Don Giovanni dates back to 2004, when Steinhardt and Gajewski were Boston University students playing in a scrappy hardcore outfit called Talk Hard (a Pump Up the Volume nod) who split the cost of making their seven-inch Sarah Connor’s Will (a Terminator 3 joke) and arbitrarily chose another DVD-remainder-bin reference as their invented label. (The opera Don Giovanni was a plot point in the 1998 Bob Saget–directed bomb Dirty Work.) “We were idiots,” Steinhardt says now about the goofball allusions, though he remains the kind of droll guy who poses for photos with a saucepan on his head. “We would’ve picked a different name if we knew we’d still be doing it with real bands.”

That first pressing was a lark, but acts back home like Kamikaze, the Degenerics, and Red Bank’s Snakebite wanted Don Giovanni to put out their music, too. So Talk Hard’s singles earnings went into manufacturing Kamikaze’s Seppuku, and that EP’s reimbursements funded a third record, and the money kept rolling this way for more than seven years. To this day, Gajewski and Steinhardt have, by all accounts, never personally profited. “The way I measure success is: Have people heard of our bands?” reasons Steinhardt, a guitarist and songwriter who’s also studying for a Ph.D. in risk communication at Cornell and managing mail order from his Ithaca closet. “The ultimate success will be when someone like my sister or my dad—who doesn’t listen to any [of this] music—has somehow heard one of our bands,” he admits. “That’s worth $1,000 to me.”
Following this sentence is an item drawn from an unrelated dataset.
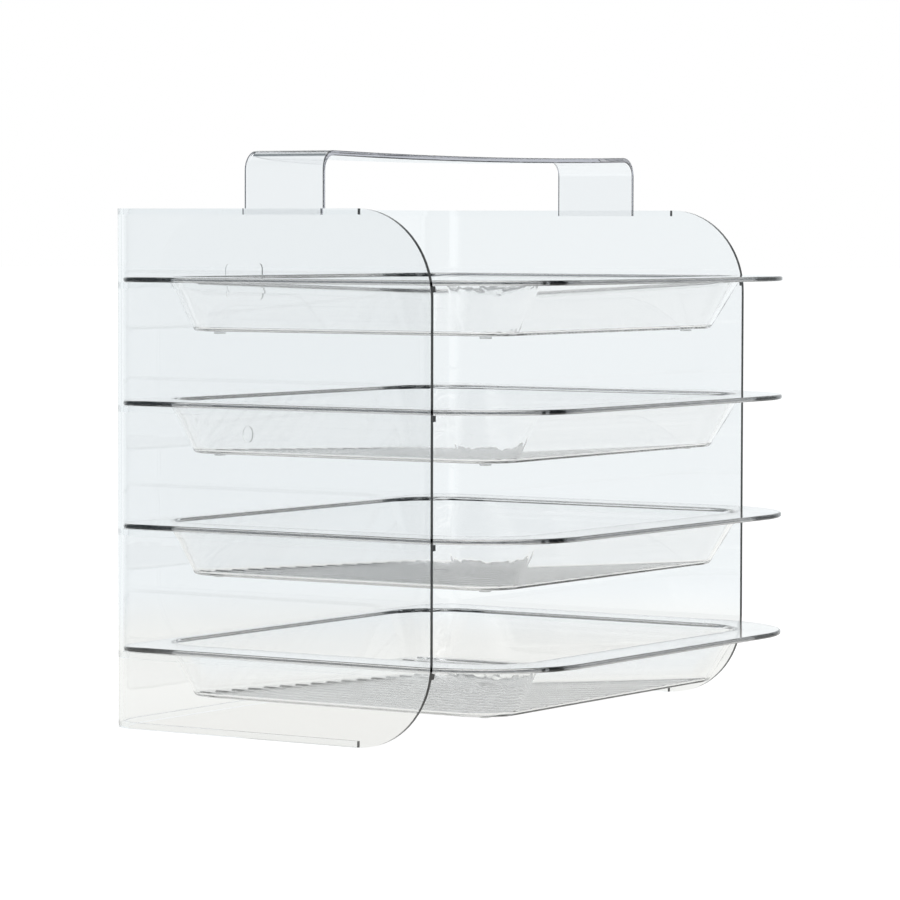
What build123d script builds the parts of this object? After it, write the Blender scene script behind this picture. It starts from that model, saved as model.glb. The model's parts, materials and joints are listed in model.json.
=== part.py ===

Don Giovanni’s geographical affiliations now extend to Brooklyn, comprising an impeccable roster of sludge-pop antiheroes and sly-feminist muscle and cement-punk champs: the horn-soaring jangle pop of Laura Stevenson & the Cans; the lo-fi sadgaze of Waxahatchee; the ferocious Brooklyn veterans of loft-fuzz sing-alongs Shellshag; Black Wine, a sorely underappreciated blast of early Weezer melodies and SST thrills. Just last month, the exuberant grrrl-squall duo Hilly Eye jumped aboard. “Joe described the label to me as being a family,” explains guitarist/vocalist Amy Klein. “That’s the thing that really sold me on it.”

This weekend, Don Giovanni will throw its fifth annual showcase, which Screaming Females will headline in the run-up to the April release of their fifth full-length, Ugly. Although they enlisted Steve Albini to help record this monster, they were never interested in putting their music out on a bigger label. “When I have talked with lawyers and managers and people who, quote-unquote, wanted to take us to the next level,” Dougherty explains, “they’re aiming to just jump on something that’s already been created. We think it’s way more interesting, as fans of the history of punk rock, to be part of a legacy. Would you rather be the newest band on Sub Pop? Or is it more important to be Mudhoney?”

The fifth annual Don Giovanni Showcase takes place at Death by Audio on Friday and at the Music Hall of Williamsburg on Saturday.